__Task description__
Reproduce each record below exactly as written.

__Data provided__

□ □ □ □ □ □ □

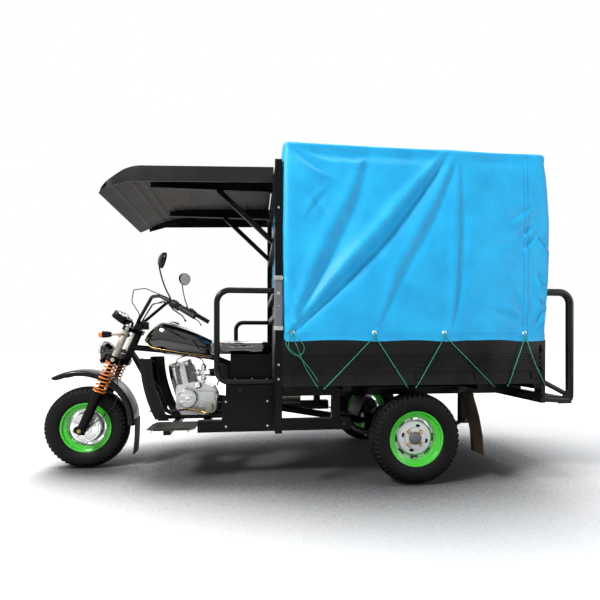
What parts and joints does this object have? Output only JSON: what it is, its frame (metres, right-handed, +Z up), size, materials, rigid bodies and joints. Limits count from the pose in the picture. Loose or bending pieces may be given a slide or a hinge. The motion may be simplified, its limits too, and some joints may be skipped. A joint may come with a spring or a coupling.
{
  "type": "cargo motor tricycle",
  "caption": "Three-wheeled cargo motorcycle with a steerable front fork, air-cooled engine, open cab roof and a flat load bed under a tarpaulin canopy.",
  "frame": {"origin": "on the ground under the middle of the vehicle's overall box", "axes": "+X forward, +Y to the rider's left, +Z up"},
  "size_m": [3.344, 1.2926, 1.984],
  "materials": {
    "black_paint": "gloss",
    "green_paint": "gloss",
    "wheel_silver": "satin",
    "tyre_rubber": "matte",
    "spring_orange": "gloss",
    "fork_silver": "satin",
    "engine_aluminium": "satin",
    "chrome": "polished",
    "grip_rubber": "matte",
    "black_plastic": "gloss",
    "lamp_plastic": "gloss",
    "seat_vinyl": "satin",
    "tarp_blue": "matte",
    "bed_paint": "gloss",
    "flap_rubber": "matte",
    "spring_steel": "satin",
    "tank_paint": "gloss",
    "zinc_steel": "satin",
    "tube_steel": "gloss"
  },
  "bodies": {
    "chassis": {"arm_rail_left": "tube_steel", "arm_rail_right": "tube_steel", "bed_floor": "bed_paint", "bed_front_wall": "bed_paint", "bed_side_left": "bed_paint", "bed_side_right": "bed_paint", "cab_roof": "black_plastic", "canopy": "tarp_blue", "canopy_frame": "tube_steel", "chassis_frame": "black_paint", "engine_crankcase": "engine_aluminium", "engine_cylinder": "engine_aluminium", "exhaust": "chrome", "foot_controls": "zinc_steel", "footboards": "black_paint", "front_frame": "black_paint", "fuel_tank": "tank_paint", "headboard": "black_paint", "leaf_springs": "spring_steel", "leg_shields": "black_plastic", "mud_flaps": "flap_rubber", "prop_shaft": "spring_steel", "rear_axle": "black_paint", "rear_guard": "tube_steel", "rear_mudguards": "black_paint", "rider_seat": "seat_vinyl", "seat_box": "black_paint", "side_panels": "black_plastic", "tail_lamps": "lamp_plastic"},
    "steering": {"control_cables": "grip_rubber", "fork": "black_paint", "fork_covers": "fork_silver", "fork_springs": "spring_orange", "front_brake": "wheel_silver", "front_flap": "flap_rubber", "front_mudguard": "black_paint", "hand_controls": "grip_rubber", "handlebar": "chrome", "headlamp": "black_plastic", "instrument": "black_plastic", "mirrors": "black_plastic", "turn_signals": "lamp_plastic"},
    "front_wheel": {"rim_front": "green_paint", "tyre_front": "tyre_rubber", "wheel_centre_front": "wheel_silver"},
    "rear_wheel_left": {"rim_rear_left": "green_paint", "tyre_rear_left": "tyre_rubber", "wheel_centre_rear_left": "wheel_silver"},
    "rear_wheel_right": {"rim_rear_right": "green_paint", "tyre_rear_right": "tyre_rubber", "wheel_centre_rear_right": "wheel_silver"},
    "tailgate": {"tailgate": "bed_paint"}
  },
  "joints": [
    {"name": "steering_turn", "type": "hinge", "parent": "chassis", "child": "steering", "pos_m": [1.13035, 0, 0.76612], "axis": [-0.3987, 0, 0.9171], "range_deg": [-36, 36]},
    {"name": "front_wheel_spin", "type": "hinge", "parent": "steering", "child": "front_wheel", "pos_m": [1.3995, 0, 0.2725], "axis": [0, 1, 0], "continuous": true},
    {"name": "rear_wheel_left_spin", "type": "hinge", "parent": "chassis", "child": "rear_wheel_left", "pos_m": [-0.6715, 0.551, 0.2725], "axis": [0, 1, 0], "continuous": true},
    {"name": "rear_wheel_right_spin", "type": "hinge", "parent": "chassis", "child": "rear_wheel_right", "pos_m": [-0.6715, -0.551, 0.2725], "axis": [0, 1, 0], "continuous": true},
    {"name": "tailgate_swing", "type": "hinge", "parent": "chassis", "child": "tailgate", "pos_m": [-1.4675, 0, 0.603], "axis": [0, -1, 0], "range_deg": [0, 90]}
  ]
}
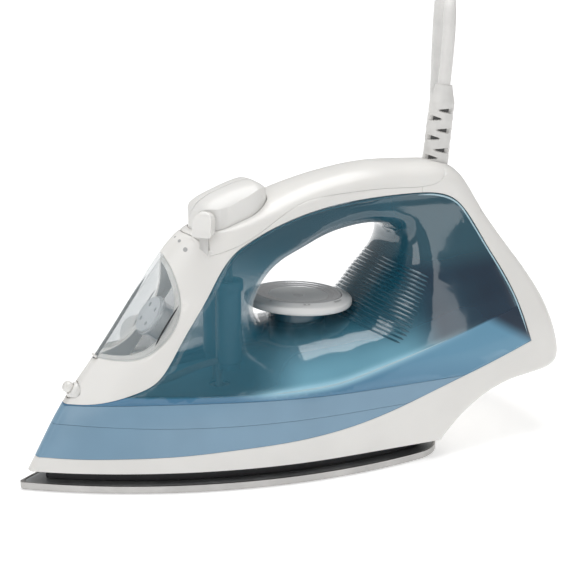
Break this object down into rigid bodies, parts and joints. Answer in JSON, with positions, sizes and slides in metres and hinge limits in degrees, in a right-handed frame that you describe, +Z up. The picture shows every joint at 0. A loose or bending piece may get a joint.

□ □ □ □ □ □ □

__Solution to this task__
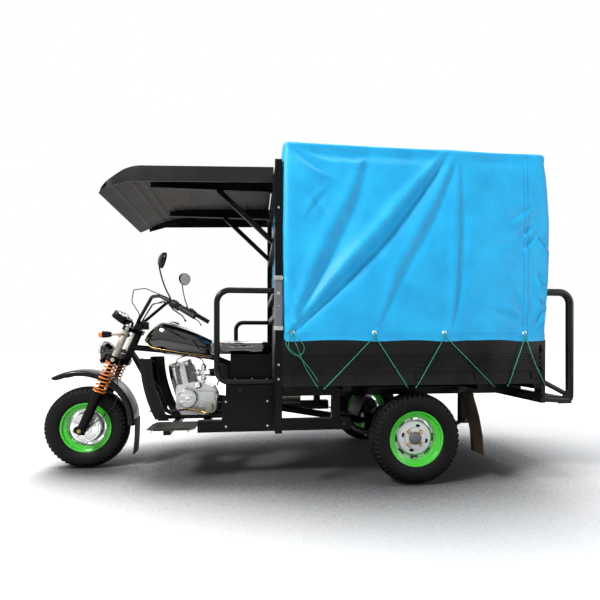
What parts and joints does this object have? Output only JSON: what it is, its frame (metres, right-handed, +Z up), size, materials, rigid bodies and joints. Limits count from the pose in the picture. Loose or bending pieces may be given a slide or a hinge. The motion may be simplified, its limits too, and some joints may be skipped. A joint may come with a spring or a coupling.
{
  "type": "cargo motor tricycle",
  "caption": "Three-wheeled cargo motorcycle with a steerable front fork, air-cooled engine, open cab roof and a flat load bed under a tarpaulin canopy.",
  "frame": {"origin": "on the ground under the middle of the vehicle's overall box", "axes": "+X forward, +Y to the rider's left, +Z up"},
  "size_m": [3.344, 1.2926, 1.984],
  "materials": {
    "black_paint": "gloss",
    "green_paint": "gloss",
    "wheel_silver": "satin",
    "tyre_rubber": "matte",
    "spring_orange": "gloss",
    "fork_silver": "satin",
    "engine_aluminium": "satin",
    "chrome": "polished",
    "grip_rubber": "matte",
    "black_plastic": "gloss",
    "lamp_plastic": "gloss",
    "seat_vinyl": "satin",
    "tarp_blue": "matte",
    "bed_paint": "gloss",
    "flap_rubber": "matte",
    "spring_steel": "satin",
    "tank_paint": "gloss",
    "zinc_steel": "satin",
    "tube_steel": "gloss"
  },
  "bodies": {
    "chassis": {"arm_rail_left": "tube_steel", "arm_rail_right": "tube_steel", "bed_floor": "bed_paint", "bed_front_wall": "bed_paint", "bed_side_left": "bed_paint", "bed_side_right": "bed_paint", "cab_roof": "black_plastic", "canopy": "tarp_blue", "canopy_frame": "tube_steel", "chassis_frame": "black_paint", "engine_crankcase": "engine_aluminium", "engine_cylinder": "engine_aluminium", "exhaust": "chrome", "foot_controls": "zinc_steel", "footboards": "black_paint", "front_frame": "black_paint", "fuel_tank": "tank_paint", "headboard": "black_paint", "leaf_springs": "spring_steel", "leg_shields": "black_plastic", "mud_flaps": "flap_rubber", "prop_shaft": "spring_steel", "rear_axle": "black_paint", "rear_guard": "tube_steel", "rear_mudguards": "black_paint", "rider_seat": "seat_vinyl", "seat_box": "black_paint", "side_panels": "black_plastic", "tail_lamps": "lamp_plastic"},
    "steering": {"control_cables": "grip_rubber", "fork": "black_paint", "fork_covers": "fork_silver", "fork_springs": "spring_orange", "front_brake": "wheel_silver", "front_flap": "flap_rubber", "front_mudguard": "black_paint", "hand_controls": "grip_rubber", "handlebar": "chrome", "headlamp": "black_plastic", "instrument": "black_plastic", "mirrors": "black_plastic", "turn_signals": "lamp_plastic"},
    "front_wheel": {"rim_front": "green_paint", "tyre_front": "tyre_rubber", "wheel_centre_front": "wheel_silver"},
    "rear_wheel_left": {"rim_rear_left": "green_paint", "tyre_rear_left": "tyre_rubber", "wheel_centre_rear_left": "wheel_silver"},
    "rear_wheel_right": {"rim_rear_right": "green_paint", "tyre_rear_right": "tyre_rubber", "wheel_centre_rear_right": "wheel_silver"},
    "tailgate": {"tailgate": "bed_paint"}
  },
  "joints": [
    {"name": "steering_turn", "type": "hinge", "parent": "chassis", "child": "steering", "pos_m": [1.13035, 0, 0.76612], "axis": [-0.3987, 0, 0.9171], "range_deg": [-36, 36]},
    {"name": "front_wheel_spin", "type": "hinge", "parent": "steering", "child": "front_wheel", "pos_m": [1.3995, 0, 0.2725], "axis": [0, 1, 0], "continuous": true},
    {"name": "rear_wheel_left_spin", "type": "hinge", "parent": "chassis", "child": "rear_wheel_left", "pos_m": [-0.6715, 0.551, 0.2725], "axis": [0, 1, 0], "continuous": true},
    {"name": "rear_wheel_right_spin", "type": "hinge", "parent": "chassis", "child": "rear_wheel_right", "pos_m": [-0.6715, -0.551, 0.2725], "axis": [0, 1, 0], "continuous": true},
    {"name": "tailgate_swing", "type": "hinge", "parent": "chassis", "child": "tailgate", "pos_m": [-1.4675, 0, 0.603], "axis": [0, -1, 0], "range_deg": [0, 90]}
  ]
}
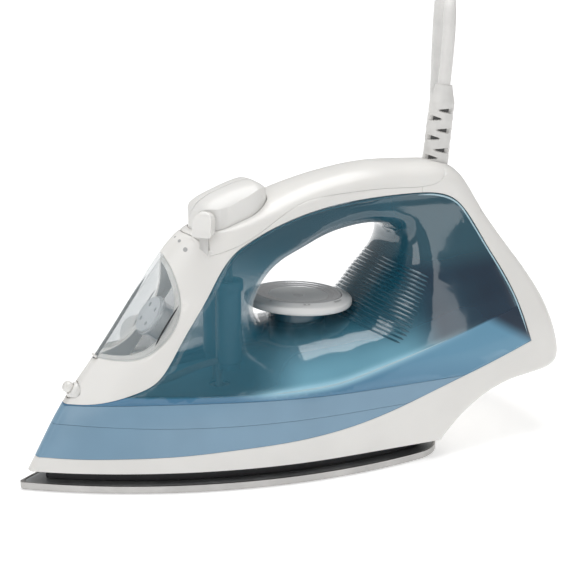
Break this object down into rigid bodies, parts and joints. Answer in JSON, with positions, sizes and slides in metres and hinge limits in degrees, in a right-handed frame that you describe, +Z up. The picture shows every joint at 0. A loose or bending piece may get a joint.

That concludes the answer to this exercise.